(Lines of data)
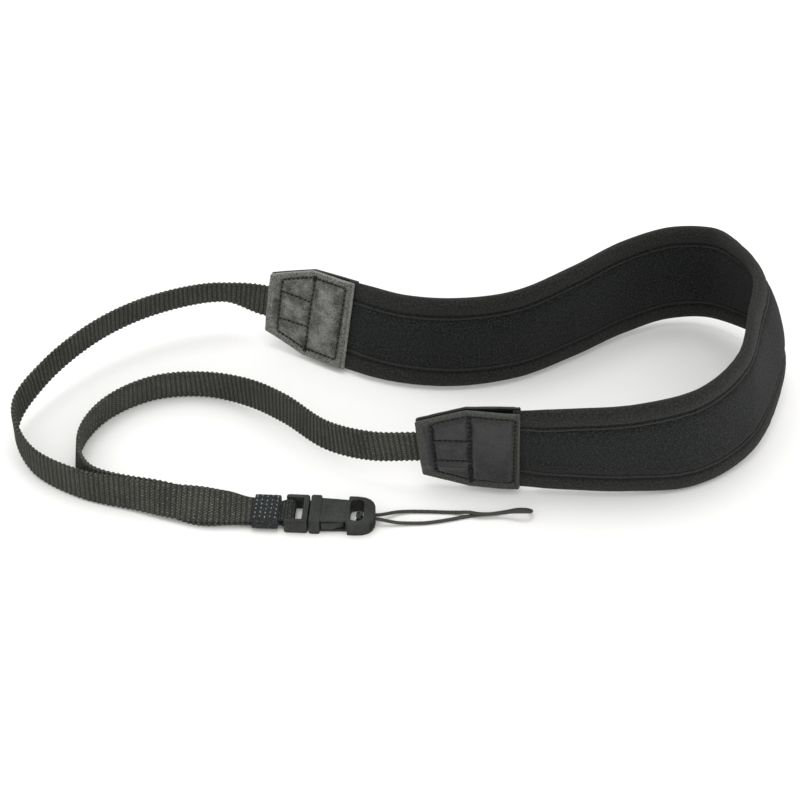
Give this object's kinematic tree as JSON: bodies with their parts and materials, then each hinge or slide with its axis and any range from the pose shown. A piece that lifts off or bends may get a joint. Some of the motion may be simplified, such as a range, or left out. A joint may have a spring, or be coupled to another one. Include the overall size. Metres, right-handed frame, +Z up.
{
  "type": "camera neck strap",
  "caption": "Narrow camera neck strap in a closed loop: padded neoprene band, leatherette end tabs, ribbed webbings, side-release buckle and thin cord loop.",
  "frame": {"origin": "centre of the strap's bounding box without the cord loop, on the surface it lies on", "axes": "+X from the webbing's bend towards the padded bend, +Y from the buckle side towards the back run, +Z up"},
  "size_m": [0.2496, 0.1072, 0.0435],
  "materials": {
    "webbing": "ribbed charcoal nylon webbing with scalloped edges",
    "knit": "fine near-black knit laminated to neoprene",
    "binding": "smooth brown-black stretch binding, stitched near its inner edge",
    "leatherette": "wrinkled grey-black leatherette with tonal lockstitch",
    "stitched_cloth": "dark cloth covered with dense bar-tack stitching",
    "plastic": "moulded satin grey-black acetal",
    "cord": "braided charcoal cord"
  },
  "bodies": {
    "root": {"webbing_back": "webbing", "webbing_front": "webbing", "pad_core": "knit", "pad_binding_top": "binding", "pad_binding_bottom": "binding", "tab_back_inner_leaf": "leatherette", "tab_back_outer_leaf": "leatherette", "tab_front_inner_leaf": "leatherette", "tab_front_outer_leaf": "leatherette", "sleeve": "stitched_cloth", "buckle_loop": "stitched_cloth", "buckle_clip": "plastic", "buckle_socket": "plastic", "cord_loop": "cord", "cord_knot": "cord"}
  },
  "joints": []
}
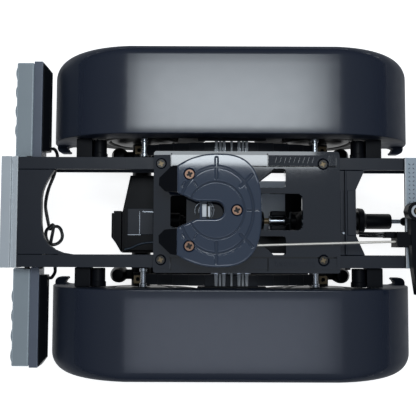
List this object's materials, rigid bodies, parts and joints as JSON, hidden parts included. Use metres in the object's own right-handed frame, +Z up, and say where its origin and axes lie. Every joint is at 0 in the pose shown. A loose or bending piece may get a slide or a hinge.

### What you have to do:
Copy all of the material word for word.

### Task response:
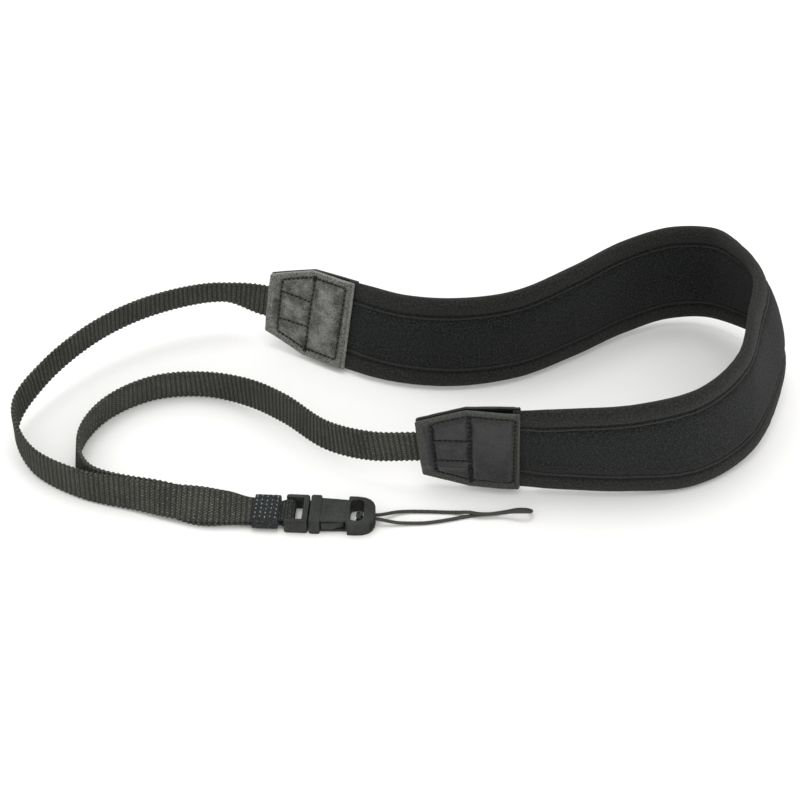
Give this object's kinematic tree as JSON: bodies with their parts and materials, then each hinge or slide with its axis and any range from the pose shown. A piece that lifts off or bends may get a joint. Some of the motion may be simplified, such as a range, or left out. A joint may have a spring, or be coupled to another one. Include the overall size. Metres, right-handed frame, +Z up.
{
  "type": "camera neck strap",
  "caption": "Narrow camera neck strap in a closed loop: padded neoprene band, leatherette end tabs, ribbed webbings, side-release buckle and thin cord loop.",
  "frame": {"origin": "centre of the strap's bounding box without the cord loop, on the surface it lies on", "axes": "+X from the webbing's bend towards the padded bend, +Y from the buckle side towards the back run, +Z up"},
  "size_m": [0.2496, 0.1072, 0.0435],
  "materials": {
    "webbing": "ribbed charcoal nylon webbing with scalloped edges",
    "knit": "fine near-black knit laminated to neoprene",
    "binding": "smooth brown-black stretch binding, stitched near its inner edge",
    "leatherette": "wrinkled grey-black leatherette with tonal lockstitch",
    "stitched_cloth": "dark cloth covered with dense bar-tack stitching",
    "plastic": "moulded satin grey-black acetal",
    "cord": "braided charcoal cord"
  },
  "bodies": {
    "root": {"webbing_back": "webbing", "webbing_front": "webbing", "pad_core": "knit", "pad_binding_top": "binding", "pad_binding_bottom": "binding", "tab_back_inner_leaf": "leatherette", "tab_back_outer_leaf": "leatherette", "tab_front_inner_leaf": "leatherette", "tab_front_outer_leaf": "leatherette", "sleeve": "stitched_cloth", "buckle_loop": "stitched_cloth", "buckle_clip": "plastic", "buckle_socket": "plastic", "cord_loop": "cord", "cord_knot": "cord"}
  },
  "joints": []
}
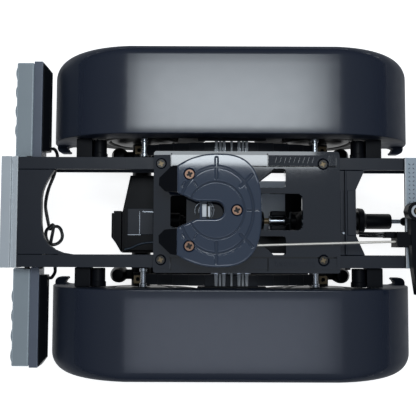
List this object's materials, rigid bodies, parts and joints as JSON, hidden parts included. Use metres in the object's own right-handed frame, +Z up, and say where its origin and axes lie. Every joint is at 0 in the pose shown. A loose or bending piece may get a slide or a hinge.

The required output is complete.